The excessive testing regime in schools is making children mentally ill, a teachers' leader warned yesterday as she condemned the Government's hands-on approach to primary education.
Pupils were branded "failures" even before they moved up to secondary school, said Mary Bousted, general secretary of the Association of Teachers and Lecturers. "Children suffer stress and anxiety as the test looms and the rise in children's mental health problems cannot be divorced from their status as the most tested in the world," she added. "The tests label young people as failures, and this leads to one of the lowest rates for staying on post-16 of any industrialised country.
"We also know the tests are not reliable – over 25 per cent of children will be given the wrong level. The whole edifice on which the test regime has been built has crumbled. They are not accurate. They are not valid."
But plans to replace Standard Assessment Tests (SATs) with a new system for 11- and 14-year-olds could make matters worse, Dr Bousted told the ATL's annual conference in Torquay. She called on ministers to answer concerns about the proposed new exams, which pupils will take when they are ready, instead of at fixed ages. What was needed, she argued, was a move away from rote learning and constant testing to more challenging lessons which developed children's thinking skills. She said: "Our national curriculum should be far more focused on the development of life skills and ways of working than whether or not we teach the Battle of Hastings.
"We have got to move beyond 'Should we or should we not teach Shakespeare'. Our world isn't going to collapse if they don't know 'To be or not to be'.
Mary Bousted, the General Secretary of the Association of Teachers and Lecturers, on the overtesting of primary school children
Dr Bousted's comments came at the climax of a week in which ATL delegates voiced growing concern about the fragile mental state of the country's seven million children, caused by the twin pressures of family breakdown and the school curriculum.
Following a series of reports suggesting disturbing levels of anxiety and unhappiness among pupils, ATL members used their annual forum to demand urgent action and a change of emphasis from the Government. They voiced alarm at the rising youth suicide rate – each year, up to 800 people aged 15 to 24 take their own lives – and called for a royal commission to investigate why so many pupils were unhappy.
Alison Sherratt, a teacher at Riddlesden St Mary's Church of England School in Keighley, West Yorkshire, said students often blamed their anxieties on stress caused by the curriculum. "I think this testing culture breaks down to this. They think 'I won't be able to achieve this so I won't bother'," she added.
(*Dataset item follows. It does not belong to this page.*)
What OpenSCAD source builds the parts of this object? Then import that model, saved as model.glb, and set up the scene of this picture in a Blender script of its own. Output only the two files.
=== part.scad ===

John Harkin, from Oakgrove College, Londonderry, spoke of the loneliness of pupils who hid away in their bedrooms rather than communicate their worries to their families. "With the television in the bedroom comes isolation and loss of contact with the community," he said.
The ATL – traditionally the most moderate of the three main teaching unions – wants the Government to relax its "three Ts" (tests, targets and league tables) regime. Under the existing system, children are first assessed at four or five to determine what they can do when they start at school. They then have to take SATs at ages seven, 11 and 14, GCSEs at 16, AS-levels at 17 and A-levels at 18.
Teachers should be given greater control over what is in the school syllabus, the ATL believes, so that pupils are stimulated by lessons rather than turned off by simply being taught how to pass the next set of tests.
Phil Jacques, a science teacher from Shaftesbury in Dorset, left the Schools minister, Jim Knight, in no doubt about the union's mood as he thanked Mr Knight for addressing its conference. Such speeches are often bland but Mr Jacques spoke of the "ridiculous over-testing of English schoolchildren" and the "dismal, tedious and over-subscriptive" national curriculum.
Mr Knight responded by saying the Government was giving teachers more freedom and trust with the introduction of a new secondary curriculum from September.